Yani Müslüman halklar, kendi toplumsal gerçekliklerini şarkiyatçıların tanımlayıcı sosyal bilimler metodu üzerinden ele almak zorunda kalmışlardır. Nitekim ortak değerler kümesine ait olmayan yabancı tasavvurlardan öğrenmek zorunda kaldığımız her gerçeklik, bizleri kendi aramızda daha da tanınmaz bir hâle sokmuştur. Misyoner bir ruhla kaleme alınmış olan te’lif ve tercüme eserleriyle Müslüman toplumların yanlış anlaşılmasına kaynaklık eden batılı düşün adamları, sonuç olarak sömürünün kolaylaştırıldığı bir insan tipinin oluşmasını da temin etmişlerdir. Hatta bu metot üzerinde ısrar etmiş olan batılı otoriteler, kişi ve toplumların uzun vadede kendilerine yabancılaştığı bir zihinsel köleliği de üretmişlerdir. Bu kazanım sayesinde sömürgeleştirmenin bilinen yüzüyle tanışan Müslüman halklar,  hâlâ kendi değerlerini üretecek bir sürece evrilmiş değillerdir.
    Görebildiğimiz kadarıyla sosyal gerçekliğin anlaşılması için takip edilen gerçekçi bir metodolojiden bahsedebilmek, uzun süredir mümkün gözükmemektedir. Zira sosyal dokunun bütünüyle tanınabilmesi için yapılan yegâne şey, âyet ve hadislerin değerlendirilme çalışmasından ortaya çıkarılmış olan sığ bir neticeden ziyade farklı bir oluşum yoktur.
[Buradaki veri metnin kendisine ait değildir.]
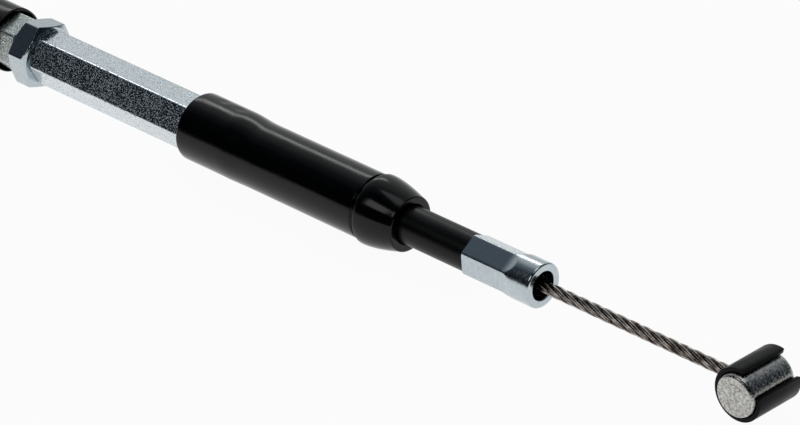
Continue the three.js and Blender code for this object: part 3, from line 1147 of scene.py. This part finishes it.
@dataclass
class Adjuster:
    """In-line adjuster: hexagon tube, lock nut, and the bolt that screws into the tube."""

    tube: Hexagon = field(default_factory=lambda: Hexagon(10.0, -134.3, -79.9, 0))
    nut: Hexagon = field(default_factory=lambda: Hexagon(12.8, -139.3, -134.4, 46))
    head: Hexagon = field(default_factory=lambda: Hexagon(10.7, -150.4, -139.4, 16))
    thread: float = 3.9
    pitch: float = 1.25
    web_bore: float = 2.1
    seat_bore: float = 4.3
    shank: float = 28.0
    skirt: float = 5.1
    skirt_back: float = -156.4
    seat: float = 9.0
    thread_room: float = 0.2
    thread_depth: float = 0.62
    crest_end: float = 0.2
    root_start: float = 0.6
    root_end: float = 0.75
    thread_start: float = 0.3  # how far past the head's face the thread starts
    tip_chamfer: float = 1.0
    bore_chamfer: float = 0.4
    bored: float = 38.0  # depth of the tube's bore for the thread
    skirt_chamfer: float = 0.3
    sides: int = 240
    skin_room: float = 0.1  # how far outside a bore the hexagon's cut starts

    def hexed(self, size: Hexagon, outline: list[Point], name: str,
              inner: float) -> bpy.types.Object:
        """Spin an outline and cut the hexagon in it."""
        shape = Shape().lathe(outline, self.sides).reshape(size.skin, inner + self.skin_room)
        return shape.turned(size.turn).finished(name, on_axis(0), sharp=25)

    def build_tube(self) -> bpy.types.Object:
        """Make the hexagon tube, bored for the thread and for the housing's cap.

        Returns:
            The piece.
        """
        size = self.tube
        bore, web = self.thread + self.thread_room, self.web_bore
        seat, stop = size.front - self.seat, size.back + self.bored
        inside = [
            (size.front, self.seat_bore), (seat, self.seat_bore), (seat, web),
            (stop, web), (stop, bore), (size.back, bore),
        ]
        outline = size.outside() + inside
        return self.hexed(size, outline, "dressed_adjuster_tube", self.seat_bore)

    def build_nut(self) -> bpy.types.Object:
        """Make the lock nut.

        Returns:
            The piece.
        """
        size = self.nut
        bore, cut = self.thread + self.thread_room, self.bore_chamfer
        inside = [
            (size.front, bore + cut), (size.front - cut, bore), (size.back + cut, bore),
            (size.back, bore + cut),
        ]
        return self.hexed(size, size.outside() + inside, "dressed_lock_nut", bore + cut)

    def thread_outline(self, start: float, end: float) -> list[Point]:
        """List the crests and roots of the thread on the bolt's shank.

        Args:
            start: Where the thread starts.
            end: Where it has ended.

        Returns:
            The outline.
        """
        crest, root = self.thread, self.thread - self.thread_depth
        points: list[Point] = []
        for turn in range(int((end - start) / self.pitch)):
            at = start + turn * self.pitch
            points += [(at, crest), (at + self.crest_end, crest), (at + self.root_start, root),
                       (at + self.root_end, root)]
        return points

    def build_bolt(self) -> bpy.types.Object:
        """Make the bolt: skirt over the housing's cap, hexagon and threaded shank.

        Returns:
            The piece.
        """
        size, cut, point = self.head, self.skirt_chamfer, self.tip_chamfer
        back, seat = self.skirt_back, self.skirt_back + self.seat
        tip = size.front + self.shank
        outline = [
            (back, self.seat_bore), (back, self.skirt - cut), (back + cut, self.skirt),
            (size.back - 0.01, self.skirt),
        ]
        outline += size.outside()
        outline += self.thread_outline(size.front + self.thread_start, tip - point)
        outline += [
            (tip - point, self.thread), (tip, self.thread - point), (tip, self.web_bore),
            (seat, self.web_bore), (seat, self.seat_bore),
        ]
        return self.hexed(size, outline, "dressed_adjuster_bolt", self.seat_bore)


@dataclass
class Jacket:
    """The housing's outer jacket, thinner where a crimp or a cap grips it."""

    radius: float = 3.9
    bore: float = 2.85
    crimped: float = 3.1
    capped: float = 3.55
    crimp_length: float = 9.3
    cap_length: float = 7.9
    front_span: Point = (-88.1, -8.3)
    rear_span: Point = (-207.4, -148.2)
    sides: int = 96

    def build_front(self) -> bpy.types.Object:
        """Make the short housing's jacket, between the adjuster and the lever ferrule.

        Returns:
            The piece.
        """
        back, front = self.front_span
        cap, crimp = back + self.cap_length, front - self.crimp_length
        outline = rounded([
            (back, self.bore, 0), (back, self.capped, 0), (cap, self.capped, 0),
            (cap, self.radius, 0), (crimp + 0.35, self.radius, 0.3),
            (crimp + 0.4, self.crimped, 0), (front, self.crimped, 0), (front, self.bore, 0),
        ])
        shape = Shape().lathe(outline, self.sides)
        return shape.finished("dressed_front_jacket", on_axis(0))

    def build_rear(self) -> bpy.types.Object:
        """Make the long housing's jacket where it goes into the adjuster.

        Returns:
            The piece.
        """
        back, front = self.rear_span
        cap = front - self.cap_length
        outline = [
            (back, self.bore), (back, self.radius), (cap, self.radius),
            (cap, self.capped), (front, self.capped), (front, self.bore),
        ]
        shape = Shape().lathe(outline, self.sides)
        return shape.finished("dressed_rear_jacket", on_axis(0))


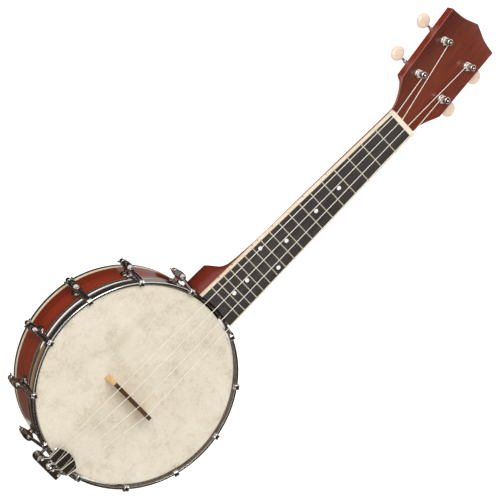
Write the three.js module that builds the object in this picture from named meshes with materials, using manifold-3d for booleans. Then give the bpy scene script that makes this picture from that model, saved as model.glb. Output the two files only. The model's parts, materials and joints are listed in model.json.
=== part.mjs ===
// A banjo ukulele lying on its open back: millimetres, neck along +Y, strings up, bass side at -X.
import * as THREE from "three";
import { mergeVertices } from "three/addons/utils/BufferGeometryUtils.js";
import Module from "manifold-3d";

// Running gaps between pieces
const seatGap = 0.3;
const glueLine = 0.2;
const runningGap = 0.3;
const insideRimGap = 0.6;
const cutOverrun = 2;

// Scale and string places
const scaleLength = 377.8;
const bridgeY = -13.5;
const nutY = bridgeY + scaleLength;
const stringRadius = 0.4;
const outerStringAtNut = 14.15;
const innerStringAtNut = 4.8;
const outerStringAtBridge = 21.85;
const innerStringAtBridge = 7.95;

// Wooden rim and its cream edge binding
const rimOuterRadius = 102.5;
const rimWall = 12;
const rimRebateDepth = 1.4;
const rebateBelowHoop = 1.1;
const bearingEdgeRound = 1.6;
const bindingWidth = 2;
const bindingHeight = 8;
const bindingPlyHeight = 4.2;
const plyChamferShare = 0.9;

// Drum head
const headTopZ = 67.3;
const headThickness = 0.5;
const headFlatInset = 0.8;
const collarKneeInset = 0.1;
const collarKneeDrop = 0.7;
const collarOverhang = 1.7;
const collarAboveFleshHoop = 0.6;

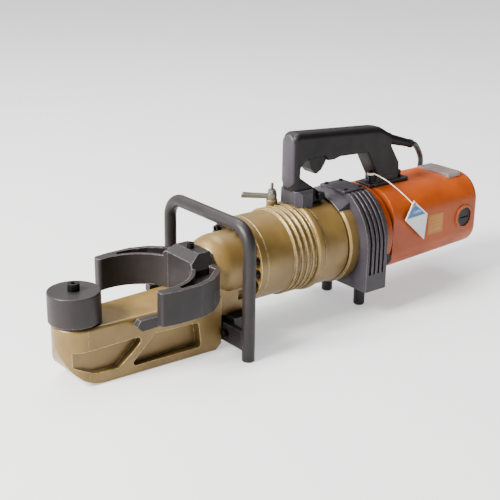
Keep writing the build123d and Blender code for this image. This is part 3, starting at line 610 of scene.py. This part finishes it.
for number, (x, y) in spots(BEAD_X, BEAD_Y):
    mesh_piece(f"weld_bead_{number}", bead(x, y), "tool_body", "black_paint")

LOOP_STEPS, LOOP_SIDES = 40, 10
STUD_LOOP_HEIGHTS = (0.1728, 0.1744)
STUD_X, STUD_Y = 0.156, -0.0085
STUD_LOOP_AXIS = (0.05, 0.1, 1)           # tipped a little, as string lies
STUD_LOOP_R = 0.0049
EYELET_CENTRE = (0.188, -0.0626, 0.137)
EYELET_R, EYELET_WIRE = 0.0024, 0.0006


def ring_of(centre, axis, radius, wire):
    """A builder for a closed loop of wire or cord."""
    def build(shape):
        _, side, other = axes_across(axis)
        points = circle(Vector(centre), side, other, radius, LOOP_STEPS)
        tube(shape, points, [wire] * LOOP_STEPS, LOOP_SIDES, closed=True)

    return build


for number, height in enumerate(STUD_LOOP_HEIGHTS, start=1):
    loop = ring_of((STUD_X, STUD_Y, height), STUD_LOOP_AXIS, STUD_LOOP_R, STRING_D / 2)
    mesh_piece(f"stud_loop_{number}", loop, "tool_body", "string")
eyelet = ring_of(EYELET_CENTRE, (0, 1, 0), EYELET_R, EYELET_WIRE)
mesh_piece("tag_eyelet", eyelet, "tool_body", "lever_steel")


# ---- stage -----------------------------------------------------------------------------
FLOOR_RADIUS, FLOOR_SIDES = 9.0, 96
FLOOR_DROP = 0.0006           # below the feet, so that the two faces don't meet
FLOOR_GLOW = 0.6
FLOOR_ROUGH = 0.9
WORLD_DIM, WORLD_BRIGHT = 0.03, 1.7
BRIGHT_SIDE = (-0.58, 0.55, 0.60)         # ahead of the nose, on the far side and overhead
BRIGHT_FROM, BRIGHT_TO = 0.0, 0.9
LIGHT_TARGET = (0, 0, 0.1)
# name, place, size, power in watts and tint
LIGHTS = (
    ("key", (-2.1, 0.1, 1.75), (0.9, 0.9), 320.0, (1.0, 0.96, 0.9)),
    ("top", (0.1, 0.9, 2.2), (2.0, 1.4), 70.0, (1.0, 1.0, 1.0)),
    ("low_sky", (-0.2, -1.8, 0.35), (1.6, 0.5), 2.0, (0.55, 0.75, 1.0)),
)


def make_stage():
    """A pale floor that sweeps away on all sides."""
    bpy.ops.mesh.primitive_circle_add(
        vertices=FLOOR_SIDES, radius=FLOOR_RADIUS, fill_type="NGON", location=(0, 0, -FLOOR_DROP))
    floor = bpy.context.object
    floor.name = "floor"
    paper = Finish(
        "floor_paper", Emission_Color=(1.0, 1.0, 1.0, 1.0), Emission_Strength=FLOOR_GLOW)
    shade = paper.spread(paper.noise(3.0, 3.0), 0.3, 0.7, 0.0, 1.0)
    base = paper.mix(shade, colour(190, 190, 191), colour(186, 186, 188))
    grain = paper.bump(paper.noise(160.0), 0.00005)
    floor.data.materials.append(paper.done(base, FLOOR_ROUGH, grain))


def soft_light(name, place, size, power, tint):
    """A rectangle of light that faces the tool."""
    data = bpy.data.lights.new(name, "AREA")
    data.shape = "RECTANGLE"
    data.size, data.size_y = size
    data.energy = power
    data.color = tint
    light = bpy.data.objects.new(name, data)
    light.location = place
    light.rotation_euler = (Vector(LIGHT_TARGET) - Vector(place)).to_track_quat("-Z", "Y").to_euler()
    bpy.context.scene.collection.objects.link(light)


def make_lights():
    """A room that is bright on one side, and the lamps."""
    world = bpy.data.worlds.new("studio")
    bpy.context.scene.world = world
    world.use_nodes = True
    tree = world.node_tree
    backdrop = tree.nodes["Background"]
    backdrop.inputs["Color"].default_value = (1.0, 1.0, 1.0, 1.0)
    bright_side = tree.nodes.new("ShaderNodeVectorMath")
    bright_side.operation = "DOT_PRODUCT"
    bright_side.inputs[1].default_value = BRIGHT_SIDE
    direction = tree.nodes.new("ShaderNodeTexCoord").outputs["Generated"]
    tree.links.new(direction, bright_side.inputs[0])
    level = tree.nodes.new("ShaderNodeMapRange")
    level.inputs["From Min"].default_value = BRIGHT_FROM
    level.inputs["From Max"].default_value = BRIGHT_TO
    level.inputs["To Min"].default_value = WORLD_DIM
    level.inputs["To Max"].default_value = WORLD_BRIGHT
    tree.links.new(bright_side.outputs["Value"], level.inputs["Value"])
    tree.links.new(level.outputs["Result"], backdrop.inputs["Strength"])
    for light in LIGHTS:
        soft_light(*light)


make_stage()
make_lights()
Tasnif kategorisi gereği aynı konudaki bilgilerin peş peşe sıralanmasından oluşan bir yöntem takip edilmiştir denilebilir.
Netice olarak denilebilir ki Müslüman tasavvurun psiko-sosyal açıdan tahlil edilebilmesi için, bu tasavvuru turnusol anlamında belirginleştiren bazı temel verilere ulaşmak yeterli olacaktır. Bu itibarla zihnî altyapımızı oluşturan her öğe dikkatle ele alınmalıdır. Dinsel ve ideolojik manada bağlanmanın sosyo-ekonomik nedenlerini bulabilmek, bağlanma değerlerinin de farkına varmayı gerektireceğinden, bu uğurdaki her detay bizler için önem arz etmektedir. Nitekim kültür tarihimizdeki çalışmaların pek çoğu Kur'an veya Hadis ifadeleri baz alınarak yapılmış olduğundandır ki, mevcut durum, sosyal gerçeklikleri anlama yani gözlem’den çok anlatma yani tanımlama üzerine bina edilmiş gibidir. Bu konuda geliştirilmiş olan evrensel bir terminoloji de yok gibidir.